At 7 the aircraft nose is dipping (see Pitch Attitude Disp trace) because PF can no longer hold against the Yoke forces we discussed Wednesday (Ctrl Column Pos L/R). PF decides he needs Electric Trim to stop the aircraft from diving. Cut Off switches are put to Electric Trim active. PF successfully trimmed against the last MCAS attack, he can do it again.

The insufficient trim mystery after re-activation of Electric Trim

After 7 PF commands Electric Trim Nose Up in two short cycles. I asked my selves (as did others) why these short trims? They are fighting to get the nose up to the extent they risk switching in the Electric Trim again. Then why not trim nose up continuously or for at least long cycles once Electric Trim is there? It took me several hours to find an explanation. Here my take:

To understand the blip trims one must have flown fast jets at low altitude. At the speed ET302 is flying, 360kts, it’s hypersensitive to trim. The least trim action and the aircraft reacts violently. Any trimming is in short blips.

As PF holds the nose up with a very high stick force, now for a long time, his sensitivity to release stick with trim is not there (this is what Pilots do when they trim nose up, otherwise the aircraft pitches up fast). He trims therefore in short blips and has difficulty to judge the trim effect he has achieved. His is not flying on feel. He can’t, he is severely out of trim, holding on to the Yoke with a strong pull force.

Anyone who has flown a grossly out of trim aircraft at high speeds knows your feel is compromised. The sensors you have to rely on are your eyes, not your hands.

PF has the horizon glued to read the aircraft. The result is the short nose-up trims we see. The nose goes up and the stick force needed is reduced. His judgment is; this is enough for now. Any MCAS attack I now trim against, then I correct my trim if I need to.

But the aggressive MCAS, trimming with a speed 50% higher than the pilot and for a full nine seconds, kicks in at 8 with a force they didn’t expect. Speed is now at 375kts and MCAS was never designed to trim at these Speed/Altitude combinations. Dynamic pressures, which governs how the aircraft reacts to control surface movements, is now almost double it was when last MCAS trimmed (Dynamic pressure increases with Speed squared).

The Pilots are thrown off their seats, hitting the cockpit roof. Look at the Pitch Attitude Disp trace and the Accel Vert trace. These are on the way to Zero G and we can see how PF loses stick pull in the process (Ctrl Column Pos L). He can barely hold on to the Yoke, let alone pull or trim against.

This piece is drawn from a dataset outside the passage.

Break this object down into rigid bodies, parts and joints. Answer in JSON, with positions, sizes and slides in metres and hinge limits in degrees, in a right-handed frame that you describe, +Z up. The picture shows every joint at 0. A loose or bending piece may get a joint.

His reduced pull increases the pitch down further, which increases the speed even more. At 05.45.30 the Pilots have hit the seats again (Accel Vert trace and Ctrl Columns force trace) and can start pulling in a desperate last move. But it’s too late. Despite them creating the largest Control Column movement ever, pitch down attitude is only marginally affected.

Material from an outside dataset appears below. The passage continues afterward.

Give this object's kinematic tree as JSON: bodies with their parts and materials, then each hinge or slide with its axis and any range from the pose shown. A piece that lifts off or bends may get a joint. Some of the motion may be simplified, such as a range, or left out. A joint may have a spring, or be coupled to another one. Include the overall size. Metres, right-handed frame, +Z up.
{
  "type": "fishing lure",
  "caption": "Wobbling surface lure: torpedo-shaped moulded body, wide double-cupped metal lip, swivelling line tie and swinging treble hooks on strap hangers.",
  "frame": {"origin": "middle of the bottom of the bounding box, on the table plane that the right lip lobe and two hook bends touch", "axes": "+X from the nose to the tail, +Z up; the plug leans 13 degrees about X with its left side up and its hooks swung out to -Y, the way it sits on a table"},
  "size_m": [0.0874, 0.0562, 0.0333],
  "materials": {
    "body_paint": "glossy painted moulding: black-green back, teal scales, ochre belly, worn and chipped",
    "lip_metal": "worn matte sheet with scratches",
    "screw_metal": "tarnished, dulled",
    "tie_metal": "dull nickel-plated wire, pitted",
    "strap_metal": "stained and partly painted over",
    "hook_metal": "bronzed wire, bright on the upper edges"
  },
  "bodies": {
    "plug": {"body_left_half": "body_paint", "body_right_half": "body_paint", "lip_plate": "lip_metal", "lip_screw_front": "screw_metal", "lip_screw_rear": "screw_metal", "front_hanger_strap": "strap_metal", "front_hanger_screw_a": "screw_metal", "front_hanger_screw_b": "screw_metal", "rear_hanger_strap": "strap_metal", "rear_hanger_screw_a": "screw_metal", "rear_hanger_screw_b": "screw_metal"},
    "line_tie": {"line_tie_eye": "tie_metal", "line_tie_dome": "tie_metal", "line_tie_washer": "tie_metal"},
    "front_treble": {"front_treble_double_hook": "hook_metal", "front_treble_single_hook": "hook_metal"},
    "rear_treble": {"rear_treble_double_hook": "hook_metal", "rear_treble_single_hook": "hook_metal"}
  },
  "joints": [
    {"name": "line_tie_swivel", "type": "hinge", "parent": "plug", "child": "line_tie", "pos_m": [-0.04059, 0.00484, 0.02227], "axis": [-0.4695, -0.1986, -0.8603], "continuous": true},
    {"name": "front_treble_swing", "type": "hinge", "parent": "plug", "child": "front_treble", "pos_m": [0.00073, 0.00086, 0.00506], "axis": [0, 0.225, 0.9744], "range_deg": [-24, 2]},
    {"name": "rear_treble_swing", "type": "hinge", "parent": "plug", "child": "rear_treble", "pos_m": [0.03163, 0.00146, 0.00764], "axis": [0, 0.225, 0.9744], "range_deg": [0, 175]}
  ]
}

We have Control Column displacement this time, JT610 was Force. If the elevator reacts to these displacements, at the Dynamic Pressure we have, we should have seen the diving stop. The lack of reaction to the large Control Column displacement of two Pilots pulling makes me think we now have blowback. This is not a design fault, we are well beyond Vmo. But it explains the rapid dive, unhindered by the Pilots’ actions.

It’s easy to say “Why didn’t they trim then?”. Because they are going down at 20 degrees nose down (which is a lot, a normal landing approach is 3°) and at 400kts. Then you just pull for all you have. And the aircraft is not reacting to the largest Control Column displacement since takeoff. This makes them pull even harder, the aircraft is unresponsive and they are fighting for theirs and all the passenger lives.

A final reflection: Once again we have been given no elevator trace. Why? It’s there, why can’t we see it. It would have given us a better understanding of what’s happening in the last part of the flight.